Angela Merkel’s victory in the German federal elections has damaged her reputation and authority even though she came in well ahead of her rivals.
As British Prime Minister Theresa May found out in the UK general election earlier in the year, some wins can weaken your position and passing the finish line first does not necessarily make you a winner.
Chancellor Merkel knew she would win the election and a fourth term in office. The result was never in doubt.
But the shock was the right wing AfD snatching 13% of the poll and almost 100 seats in the Bundestag.
Like May, Merkel needs a deal with two or more other parties to take a decisive majority.
Her CDU party was way ahead with 33% of the vote (246 seats), followed by the SPD on 20.5% (153 seats)- then the AfD with 12.6% (94 seats).
Then come the FDP with 10.7% (80 seats), Die Linke on 9.2% and 69 seats and the Greens with 9.4% and 67 seats.
Merkel’s party is pursuing the ‘Jamaica’ coalition – so-called because of the colour of each party make up the Jamaican flag with black for the CDU, gold for the FDP and green for the Greens.

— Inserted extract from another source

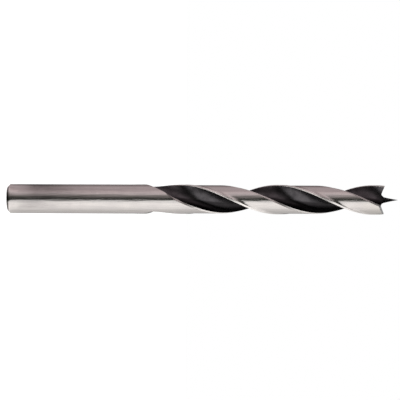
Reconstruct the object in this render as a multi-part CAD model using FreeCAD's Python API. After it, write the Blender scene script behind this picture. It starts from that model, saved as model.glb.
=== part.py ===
import FreeCAD, Part
import math
import os

# Brad point drill bit for wood: one piece of steel with a plain round shank, two
# right-hand helical flutes and a three-point tip.
# The bit stands on its shank end at the origin, with +Z running up to the centre point.
# At the height of the spurs the cutting lips run along X.

# Overall sizes, in millimetres
bit_length = 133.0
bit_diameter = 10.0
flute_length = 86.0          # from the centre point down to where the flutes leave the shank

# Shank
shank_relief = 0.05          # how far the shank lies under the margins, to slide into a chuck
shank_taper = 4.0            # height over which it widens to the full diameter
shank_gap = 1.0              # left between the taper and the end of the flutes
end_chamfer_length = 1.0
end_chamfer_depth = 1.3

# Flutes
flute_count = 2
lead = 64.9                  # height of one full turn
web_thickness = 2.4          # steel left between the flute floors
flute_opening = 98.5         # degrees round the outside, from lip corner to heel
floor_turn = 61.0            # degrees from the lip corner to the deepest line of the flute
heel_chamfer_width = 0.6
heel_chamfer_drop = 0.28
wheel_radius = 22.0          # of the wheel that leaves the run-out at the shank

# Lands
margin_width = 0.8
ramp_width = 1.0             # hollow that leads from the margin down to the cleared land
clearance_depth = 0.2
clearance_start = 13.0       # above the end of the flutes, where the clearance is full
clearance_wheel_radius = 40.0

# Point
brad_height = 4.6            # centre point above the spurs
brad_flat = 0.1              # width of the blunt end of the centre point
brad_base_depth = 5.0        # below the centre point
brad_base_radius = 1.05
brad_bow = 0.08              # hollow of the ground sides of the centre point
brad_taper = 13.0            # degrees, of the hollow faces that look into the flutes
brad_hollow_radius = 2.5
valley_depth = 0.8           # below the base of the centre point
valley_radius = 1.85
valley_rounding = 0.6
lip_slope = 18.0             # degrees, rising from the valley to the spur
lip_relief = 12.0            # degrees, falling from the lip back to the heel
gash_turn = 5.0              # degrees between the ground gash and the square to the lip

# Cutting shapes
overrun = 2.0                # how far a cutter reaches past the steel
section_step = 3.0           # height between two sections of a helical cutter
section_fit = 0.001          # how closely the curves of a section follow their arcs
section_pieces = 4           # spans that such a curve may have, and its degree
section_degree = 3

# Sizes that follow from the ones above
radius = bit_diameter / 2
shank_radius = radius - shank_relief
web_radius = web_thickness / 2
land_radius = radius - clearance_depth
outside = radius + overrun
spur_z = bit_length - brad_height
exit_z = bit_length - flute_length
taper_z = exit_z - shank_gap
flute_depth = radius - web_radius
lip_angle = math.degrees(math.asin(web_radius / radius))
heel_angle = lip_angle + flute_opening
up = FreeCAD.Vector(0, 0, 1)
centre = FreeCAD.Vector(0, 0, 0)


def polar(distance, degrees):
    """Point at a distance from the axis and an angle from X."""
    turn = math.radians(degrees)
    return FreeCAD.Vector(distance * math.cos(turn), distance * math.sin(turn), 0)


def arc_degrees(width):
    """Angle that a width takes on the outside of the bit."""
    return math.degrees(width / radius)


def line(start, end):
    """Straight edge between two points."""
    return Part.LineSegment(start, end)


def arc_about(middle, start, end):
    """Arc about a middle point, the short way from start to end."""
    bisector = (start - middle) + (end - middle)
    crown = middle + bisector.normalize() * start.distanceToPoint(middle)
    return Part.Arc(start, crown, end)


def arc_off_floor(floor, normal, point, past=0):
    """Arc that leaves a floor square to the normal, meets a point and may run past it."""
    chord = point - floor
    size = chord.Length ** 2 / (2 * chord.dot(normal))
    middle = floor + normal * size
    turn = 2 * math.degrees(math.asin(chord.Length / (2 * size))) + math.degrees(past / size)
    if normal.cross(chord).z < 0:
        turn = -turn
    crown = middle + FreeCAD.Rotation(up, -turn / 2).multVec(floor - middle)
    end = middle + FreeCAD.Rotation(up, -turn).multVec(floor - middle)
    return Part.Arc(floor, crown, end)


def wire_of(curves):
    """Closed outline from curves that follow each other."""
    return Part.Wire([curve.toShape() for curve in curves])


def smooth(arc):
    """Light curve along an arc, which keeps a loft through many sections light too."""
    return arc.approximateBSpline(section_fit, section_pieces, section_degree)


def helix_turn(z):
    """Angle of the flutes at a height, counted from where they stand at the spurs."""
    return 360 * (z - spur_z) / lead


def wheel_lift(z, full_z, wheel, highest):
    """How far a wheel stands off its full depth at a height in its run-out."""
    if z >= full_z:
        return 0.0
    reach = min(full_z - z, math.sqrt(2 * wheel * highest - highest ** 2))
    return wheel - math.sqrt(wheel ** 2 - reach ** 2)


def section_heights(start_z):
    """Heights of the sections of a helical cutter, from the run-out past the point."""
    end_z = bit_length + overrun
    steps = math.ceil((end_z - start_z) / section_step)
    return [start_z + (end_z - start_z) * step / steps for step in range(steps + 1)]


def helical_cutter(section_at, start_z):
    """Solid through the sections of a cutter, each turned to its place on the helix."""
    sections = []
    for z in section_heights(start_z):
        section = section_at(z)
        section.rotate(centre, up, helix_turn(z))
        section.translate(up * z)
        sections.append(section)
    return Part.makeLoft(sections, True, False)


def round_copies(shape):
    """The shape and its copies, spaced evenly round the axis, one for each flute."""
    copies = []
    for number in range(flute_count):
        copy = shape.copy()
        copy.rotate(centre, up, 360 * number / flute_count)
        copies.append(copy)
    return copies


def make_blank():
    """Turned blank: a round bar with a slightly thinner shank, chamfered at its end."""
    outline = [
        FreeCAD.Vector(0, 0, 0),
        FreeCAD.Vector(shank_radius - end_chamfer_depth, 0, 0),
        FreeCAD.Vector(shank_radius, 0, end_chamfer_length),
        FreeCAD.Vector(shank_radius, 0, taper_z - shank_taper),
        FreeCAD.Vector(radius, 0, taper_z),
        FreeCAD.Vector(radius, 0, bit_length),
        FreeCAD.Vector(0, 0, bit_length),
    ]
    profile = Part.Face(Part.makePolygon(outline + outline[:1]))
    return profile.revolve(centre, up, 360)


def flute_section(lift):
    """Outline of the flute: rake face, floor, heel side and the chamfer on the heel."""
    lip = polar(radius, lip_angle)
    floor_normal = polar(1, lip_angle + floor_turn)
    floor = floor_normal * web_radius
    heel = polar(land_radius - heel_chamfer_drop, heel_angle)
    land_edge = polar(land_radius, heel_angle + arc_degrees(heel_chamfer_width))
    beyond = land_edge + (land_edge - heel) * (overrun / heel_chamfer_drop)
    rake = arc_off_floor(floor, floor_normal, lip, overrun)
    over = Part.Arc(rake.EndPoint, polar(beyond.Length, lip_angle + flute_opening / 2), beyond)
    section = wire_of([
        smooth(rake),
        smooth(over),
        line(beyond, heel),
        smooth(arc_off_floor(floor, floor_normal, heel)),
    ])
    section.translate(polar(lift, lip_angle + flute_opening / 2))
    return section


def make_flute():
    """Helical flute that runs out towards the shank as its wheel lifts away."""
    run_out = math.sqrt(2 * wheel_radius * flute_depth - flute_depth ** 2)
    full_z = exit_z + run_out

    def section_at(z):
        return flute_section(wheel_lift(z, full_z, wheel_radius, 2 * flute_depth))

    return helical_cutter(section_at, exit_z - overrun)


def clearance_section(lift):
    """Outline that clears the land behind the margin, down to a hollow ramp."""
    low = land_radius + lift
    high = outside + lift
    heel_side = heel_angle - 360 / flute_count
    margin_side = lip_angle - arc_degrees(margin_width)
    foot_side = margin_side - arc_degrees(ramp_width)
    middle = (heel_side + foot_side) / 2
    ramp_foot = polar(low, foot_side)
    ramp = arc_off_floor(ramp_foot, polar(1, foot_side), polar(radius + lift, margin_side), overrun)
    return wire_of([
        smooth(Part.Arc(polar(low, heel_side), polar(low, middle), ramp_foot)),
        smooth(ramp),
        line(ramp.EndPoint, polar(high, lip_angle)),
        smooth(Part.Arc(polar(high, lip_angle), polar(high, middle), polar(high, heel_side))),
        line(polar(high, heel_side), polar(low, heel_side)),
    ])


def make_clearance():
    """Shallow helical cut that leaves only the margin at full diameter."""
    full_z = exit_z + clearance_start

    def section_at(z):
        return clearance_section(
            wheel_lift(z, full_z, clearance_wheel_radius, 2 * clearance_depth))

    return helical_cutter(section_at, exit_z)


def rounded_corner(before, corner, after, rounding):
    """Two tangent points and the middle of the arc that rounds a corner."""
    back = (before - corner).normalize()
    ahead = (after - corner).normalize()
    half = back.getAngle(ahead) / 2
    reach = rounding / math.tan(half)
    middle = corner + (back + ahead).normalize() * (rounding / math.sin(half))
    return corner + back * reach, middle, corner + ahead * reach


def gash_profile():
    """Outline of the ground gash: side of the centre point, valley and cutting lip."""
    top_z = bit_length + overrun
    tip = FreeCAD.Vector(brad_flat / 2, 0, bit_length)
    base = FreeCAD.Vector(brad_base_radius, 0, bit_length - brad_base_depth)
    side = base - tip
    hollow = FreeCAD.Vector(side.z, 0, -side.x).normalize() * brad_bow
    valley = FreeCAD.Vector(valley_radius, 0, base.z - valley_depth)
    lip_run = outside - valley_radius
    far = valley + FreeCAD.Vector(lip_run, 0, lip_run * math.tan(math.radians(lip_slope)))
    start, middle, end = rounded_corner(base, valley, far, valley_rounding)
    return wire_of([
        Part.Arc(tip, (tip + base) * 0.5 + hollow, base),
        line(base, start),
        arc_about(middle, start, end),
        line(end, far),
        line(far, FreeCAD.Vector(far.x, 0, top_z)),
        line(FreeCAD.Vector(far.x, 0, top_z), FreeCAD.Vector(tip.x, 0, top_z)),
        line(FreeCAD.Vector(tip.x, 0, top_z), tip),
    ])


def make_gash():
    """Gash ground across one land, which leaves the lip, the spur and the relief."""
    back = math.radians(lip_relief)
    path = FreeCAD.Vector(0, -math.cos(back), -math.sin(back)) * (2 * outside)
    profile = Part.Face(gash_profile())
    profile.translate(path * -0.5)
    gash = profile.extrude(path)
    gash.rotate(centre, up, -gash_turn)
    return gash


def make_brad_hollow():
    """Hollow that thins the centre point on the side of one flute."""
    tilt = math.radians(brad_taper)
    downwards = FreeCAD.Vector(0, math.sin(tilt), -math.cos(tilt))
    outwards = FreeCAD.Vector(0, math.cos(tilt), math.sin(tilt))
    tip = FreeCAD.Vector(0, brad_flat / 2, bit_length)
    start = tip + outwards * brad_hollow_radius - downwards * overrun
    length = overrun + (web_radius / math.tan(tilt)) / math.cos(tilt)
    return Part.makeCylinder(brad_hollow_radius, length, start, downwards)


def make_bit():
    """The finished bit: the blank less everything that is ground away."""
    bit = make_blank()
    for cutter in (make_clearance(), make_flute(), make_gash(), make_brad_hollow()):
        bit = bit.cut(round_copies(cutter))
    return bit


os.makedirs("parts", exist_ok=True)
bit = make_bit()
bit.exportStep("parts/drill_bit.step")
print("drill_bit", "valid", bit.isValid(), "solids", len(bit.Solids), "faces", len(bit.Faces),
      "volume", round(bit.Volume, 1))
print("box", bit.BoundBox)
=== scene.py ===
import bpy
import math
from mathutils import Matrix, Vector


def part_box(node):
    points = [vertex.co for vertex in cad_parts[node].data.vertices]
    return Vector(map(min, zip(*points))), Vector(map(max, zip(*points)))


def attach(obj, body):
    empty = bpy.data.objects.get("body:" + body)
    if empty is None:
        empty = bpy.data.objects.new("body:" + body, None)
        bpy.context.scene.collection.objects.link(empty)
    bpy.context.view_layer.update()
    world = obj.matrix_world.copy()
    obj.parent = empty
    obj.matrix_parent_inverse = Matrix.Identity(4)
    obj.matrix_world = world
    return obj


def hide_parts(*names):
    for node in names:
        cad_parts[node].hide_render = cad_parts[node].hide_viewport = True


# Brad point drill bit: black flutes, ground shank and lands, standing on its shank end.
# It is turned as a bar, then clearance, flutes, tip gashes and centre point are cut away, as a grinder does.

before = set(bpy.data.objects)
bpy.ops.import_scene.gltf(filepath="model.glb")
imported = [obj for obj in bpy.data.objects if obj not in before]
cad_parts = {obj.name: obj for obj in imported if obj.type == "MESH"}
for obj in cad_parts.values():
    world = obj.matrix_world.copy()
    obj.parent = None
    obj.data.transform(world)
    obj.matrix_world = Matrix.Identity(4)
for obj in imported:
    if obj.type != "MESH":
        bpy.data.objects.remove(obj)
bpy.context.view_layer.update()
mm = 0.001
bitLow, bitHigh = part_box("drill_bit")
bitLength = bitHigh.z - bitLow.z
bitRadius = (bitHigh.x - bitLow.x) / 2
print("frame loaded, bit", round(bitLength / mm, 2), "mm long")


def deselectAll():
    if bpy.context.object and bpy.context.object.mode != "OBJECT":
        bpy.ops.object.mode_set(mode="OBJECT")
    bpy.ops.object.select_all(action="DESELECT")


def pick(piece):
    deselectAll()
    piece.select_set(True)
    bpy.context.view_layer.objects.active = piece


def editAll(piece):
    pick(piece)
    bpy.ops.object.mode_set(mode="EDIT")
    bpy.ops.mesh.select_all(action="SELECT")


def leaveEdit():
    bpy.ops.mesh.select_all(action="SELECT")
    bpy.ops.mesh.normals_make_consistent(inside=False)
    bpy.ops.object.mode_set(mode="OBJECT")


def polar(distance, degrees):
    return Vector((distance * math.cos(math.radians(degrees)), distance * math.sin(math.radians(degrees)), 0))


def arcSteps(middle, start, turn, steps):
    return [middle + Matrix.Rotation(turn * step / steps, 3, "Z") @ (start - middle) for step in range(steps + 1)]


def lineSteps(start, direction, length, steps, crowding=1.0):
    return [start + direction * length * (step / steps) ** crowding for step in range(steps + 1)]


# shader helpers

def newNode(tree, kind, **settings):
    node = tree.nodes.new(kind)
    for name, value in settings.items():
        setattr(node, name, value)
    return node


def feed(tree, source, target):
    if isinstance(source, bpy.types.NodeSocket):
        tree.links.new(source, target)
    else:
        target.default_value = source


def doMath(tree, operation, first, second=0.0):
    node = newNode(tree, "ShaderNodeMath", operation=operation)
    feed(tree, first, node.inputs[0])
    feed(tree, second, node.inputs[1])
    return node.outputs[0]


def spread(tree, value, low, high, fromLow=0.0, fromHigh=1.0):
    node = newNode(tree, "ShaderNodeMapRange")
    feed(tree, value, node.inputs["Value"])
    feed(tree, fromLow, node.inputs["From Min"])
    feed(tree, fromHigh, node.inputs["From Max"])
    feed(tree, low, node.inputs["To Min"])
    feed(tree, high, node.inputs["To Max"])
    return node.outputs["Result"]


def blend(tree, share, first, second):
    node = newNode(tree, "ShaderNodeMix", data_type="RGBA")
    feed(tree, share, node.inputs[0])
    feed(tree, first, node.inputs[6])
    feed(tree, second, node.inputs[7])
    return node.outputs[2]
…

That will give her nearly 400 of the 700 available seats.
But the backlash of mainly younger voters saw the controversial AfD home as the first right wing party to gain seats in the Bundestag since the Second World War.
Voters spoke about their anger over Merkel’s immigration policies and a feeling of isolation from the young who believe her government does not represent them.
The action is not over yet – within three weeks, Merkel faces a state election in Lower Saxony, where the result is by no means certain.
Then the next big issue is who will succeed Merkel, who will have completed 16 years at the head of government by the end of this term in office in 2012?
Cabinet postings may give an indication of who is favoured or being groomed as Germany’s next leader.
The favourite is Ursula von der Leyen, but her rise to power is not guaranteed, especially after the future of the AfD signals the CDU needs to consider some change of policy to embrace the millions of dissatisfied younger voters.